The story of William Grant may be seen as a classic Victorian rags-to-riches tale, fuelled by a shrewd business brain, self-sacrifice and self-confidence, with a dash of good luck thrown in. However, the more one discovers about the driven, determined nature of Grant, the more it seems he would have found a way to succeed at any point in history.

William Grant was born in the village of Dufftown in Banffshire in 1839. What is now considered the ‘malt whisky capital’ of Scotland then boasted just one distillery, Mortlach, which was to play its part in the rise of William Grant from cobbler to whisky magnate.

His parents were William and Elizabeth, aged 55 and 26 respectively when he was born and, at the age of seven, William began to earn his keep by herding cattle. His education, at Mortlach School, was confined to the winter months, when the cattle were brought close to the farm for shelter.

On leaving school, William was apprenticed to a Dufftown shoemaker, and he married local girl Elizabeth Duncan in 1859. A year later, John, the first of their 11 children, was born (although two died in infancy).

In 1863, Grant decided to leave his shoemaking trade and became clerk of the Tiniver Lime Works at Crachie, on the outskirts of Dufftown. However, a quarrel between the two owners of the works saw Grant’s loyalties divided, and he decided to seek alternative employment again, becoming clerk at Mortlach distillery in September 1866.
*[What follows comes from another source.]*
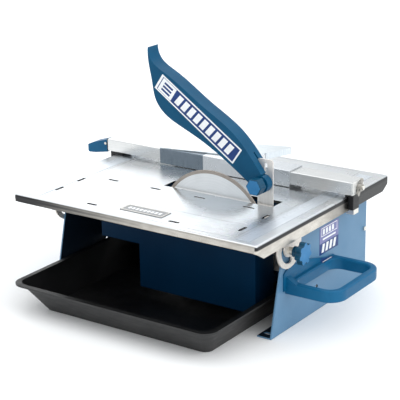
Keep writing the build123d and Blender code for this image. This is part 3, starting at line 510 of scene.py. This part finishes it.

He was soon carrying out the role of unofficial manager at Mortlach, and owner George Cowie recognised his contribution by formally appointing him to that position.

Grant joined the local Volunteer Movement, and it was typical of his tenacity, self-belief and organisational ability that he rose through the ranks to be commissioned, ultimately becoming a Major – the highest rank achievable by a non-professional soldier in peace time.
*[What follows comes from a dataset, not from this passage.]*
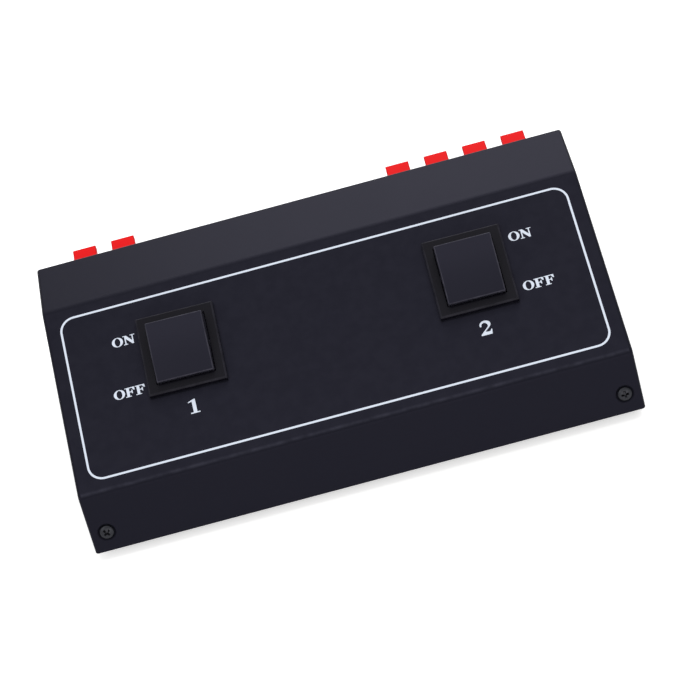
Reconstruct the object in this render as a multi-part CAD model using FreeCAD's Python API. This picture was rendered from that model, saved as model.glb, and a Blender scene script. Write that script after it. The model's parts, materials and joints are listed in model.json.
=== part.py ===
import FreeCAD, Part
import math
import os

from FreeCAD import Placement, Rotation, Vector

# Two-way stereo speaker selector in a folded steel desk case, in millimetres.
# X runs to the right along the case, Y from the front to the rear and Z up.
# The origin is the middle of the whole footprint, on the surface that the feet stand on.

# Folded cover
cover_width = 190.0
strip_depth = 22.6
panel_length = 70.3
panel_slope = 18.0
front_length = 21.2
front_lean = 26.0
sheet = 1.0
rear_fold_radius = 7.0
front_fold_radius = 2.6
rear_edge_radius = 1.2
seam_gap = 0.2

# Bottom lid and feet
lid_side_gap = 0.3
lid_front_flange = 11.5
lid_rear_flange = 6.9
lid_fold_radius = 1.6
foot_height = 4.0
foot_top_width = 12.7
foot_bottom_width = 11.2
foot_inset_x = 14.0
foot_inset_front = 15.0
foot_inset_rear = 14.0

# Self-tapping screws, all of one diameter
thread_radius = 1.5
thread_gap = 0.05
hole_gap = 0.2
head_radius = 2.4
head_height = 1.2
case_screw_length = 7.0
case_screw_inset = 5.8
front_screw_height = 6.8
rear_screw_height = 4.0
dimple_radius = 2.9
dimple_depth = 0.6
block_screw_length = 7.6

# How far a cutting shape runs past what it cuts
past = 1.0

# Rocker switches
switch_spacing = 101.0
switch_down_panel = 27.4
switch_twists = (-1.2, -0.7)
cutout_gap = 0.45
bezel_width = 27.2
bezel_length = 29.5
bezel_height = 2.2
bezel_edge = 0.5
housing_wall = 1.15
housing_floor = 1.6
pole_wall = 1.2
pole_wall_drop = 8.0
wing_width = 8.0
wing_reach = 1.2
wing_length = 5.0
wing_lip = 0.6
wing_gap = 0.3
wing_slot = 0.7
rocker_face_width = 19.7
rocker_face_length = 21.2
rocker_face_height = 6.6
rocker_crown = 0.6
rocker_flare = 0.2
rocker_skirt = 3.5
rocker_wall = 1.4
rocker_play = 0.25
rocker_tilt = 10.0
rocker_pin_radius = 1.5
rocker_pin_gap = 0.05
rocker_pin_length = 1.1
rocker_pin_end_gap = 0.4

# Contacts inside each switch
pole_spacing = 10.4
fulcrum_drop = 11.0
bridge_reach = 8.4
bridge_width = 4.0
bridge_sheet = 0.5
bridge_fold = 8.0
bridge_tilt = 8.0
stud_reach = 7.2
stud_width = 2.4
stud_height = 0.5
contact_gap = 0.15
bridge_end_gap = 0.35
blade_floor_gap = 1.45
blade_width = 4.8
blade_sheet = 0.8
blade_reach = 8.0
blade_gap = 0.1
plunger_radius = 1.5
plunger_play = 0.1
plunger_length = 5.6
plunger_gap = 0.15
guide_wall = 0.8
guide_length = 7.0
guide_roof = 0.3
spring_radius = 1.3
spring_gap = 0.05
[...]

He came close to setting up his own lime business, before deciding to establish himself as a distiller in his own right. This was an extremely ambitious idea for a man with a salary of less than £100 a year and young children for whom to provide, but the family scrimped and saved every penny possible.

Grant’s dream of creating his own distillery became a reality when, early in 1886, he heard that the old distilling plant at Cardow (now Cardhu) distillery was to be sold off. He walked the dozen miles to Cardow in order to make an offer, and was able to acquire everything for the bargain price of £119 19s 10d.
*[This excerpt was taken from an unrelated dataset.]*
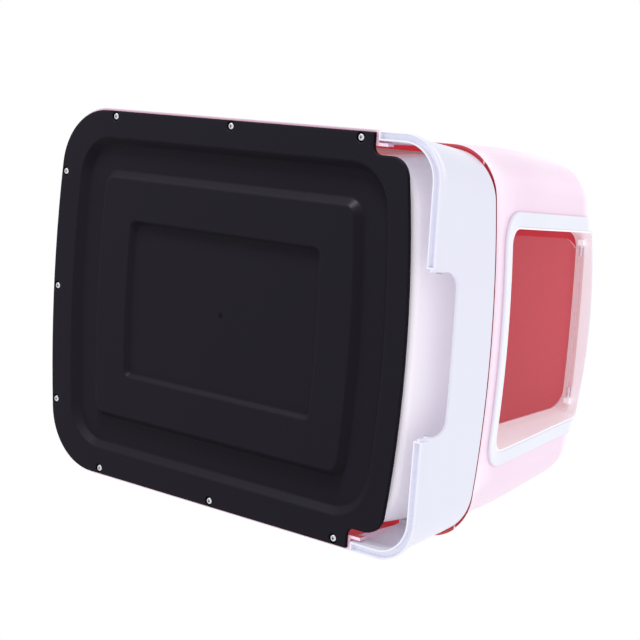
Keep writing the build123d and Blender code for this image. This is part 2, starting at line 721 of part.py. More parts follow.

He already knew exactly where he wanted to build his distillery – a field just north of Dufftown, through which a burn ran to its nearby confluence with the River Fiddich.

This field was called Glenfiddich, from the Gaelic for ‘valley of the deer’, and Grant was able to obtain a lease for the land, subsequently resigning from his post at Mortlach in September 1886.

Glenfiddich distillery

Field of dreams: William Grant's location of Glenfiddich distillery was a deliberate choice

The Glenfiddich foundation stone was laid in the late autumn of 1886 and, along with William himself, the Grant family workforce for the Glenfiddich project consisted of his sons William (23), James (21), Alexander, or Alec (19), George (17) and Charles (14).

Where possible, stones from the bed of the River Fiddich were used, but for larger structures, such as the warehouse and malt barn, stone was purchased from the local quarry. The construction of these larger buildings was supervised by a professional mason, with labouring duties undertaken by Grant’s sons.

Work went on through the summer of 1887, and the first spirit flowed on Christmas Day of that year, with Grant’s sons undertaking many of the whisky-making duties. The total cost of creating Glenfiddich distillery and getting to the point where spirit was flowing amounted to slightly in excess of £800, a remarkably modest sum, even for the time.

Glenfiddich soon proved a great success, with its ‘make’ being widely praised and sought-after by blenders. Accordingly, the Grant family decided to create a second distillery on land adjacent to Glenfiddich during 1892/93, when the Scotch whisky boom was at its height. Called Balvenie, it was built around the uninhabited mansion of Balvenie New House, formerly one of the residences of the Duke of Fife.

Staff at Glenfiddich, 1896

Early days: staff at the Glenfiddich distillery in 1896. By this time, Grant had also set up Balvenie nearby

The Grants now owned two distilleries producing malt whisky, but it was the collapse of their largest customer, the Leith blending firm of Pattisons Ltd, in December 1898 that led William and his family to begin blending in their own right, going on to establish valuable export markets in many countries.

Various names were given to Grants’ early blends, but the one that proved most successful was Stand Fast, which was inspired by the slogan of Clan Grant – ‘Stand fast Craigellachie!’ The name remained in use until the 1980s, when it was replaced by Grant’s Family Reserve.

By the time William Grant died on 5 January 1923, aged 83, the company he had established was a profitable and secure enterprise. Grant had last chaired a directors’ meeting at Glenfiddich in 1913, and had been confined to his bed for a decade. He had been getting progressively weaker during the months prior to his death, though the indomitable spirit that had achieved so much remained intact almost to the end.

Shortly before his death, his son John wrote in his diary:

‘...had a long talk to my father re new wash-still charger, and new malt barn at Balvenie; Glenfiddich malt mill etc.’

John Grant then added in italics:

             ‘...he warned me to go on at once and not delay repairs.’

William Grant was buried in Mortlach Churchyard, just across the River Dullan from the former family home at Hardhaugh, and opposite the grave of his father.

Son John took over as company chairman, and the spirit of independence, determination and innovation that William had so cherished remains intact to this day.

William Grant & Sons Ltd is the largest independent, family-owned operation in the Scotch whisky industry, with many diversified international drinks interests. Grant's Family Reserve is now the fourth best-selling blended Scotch globally, while Glenfiddich is the second biggest single malt brand in the world.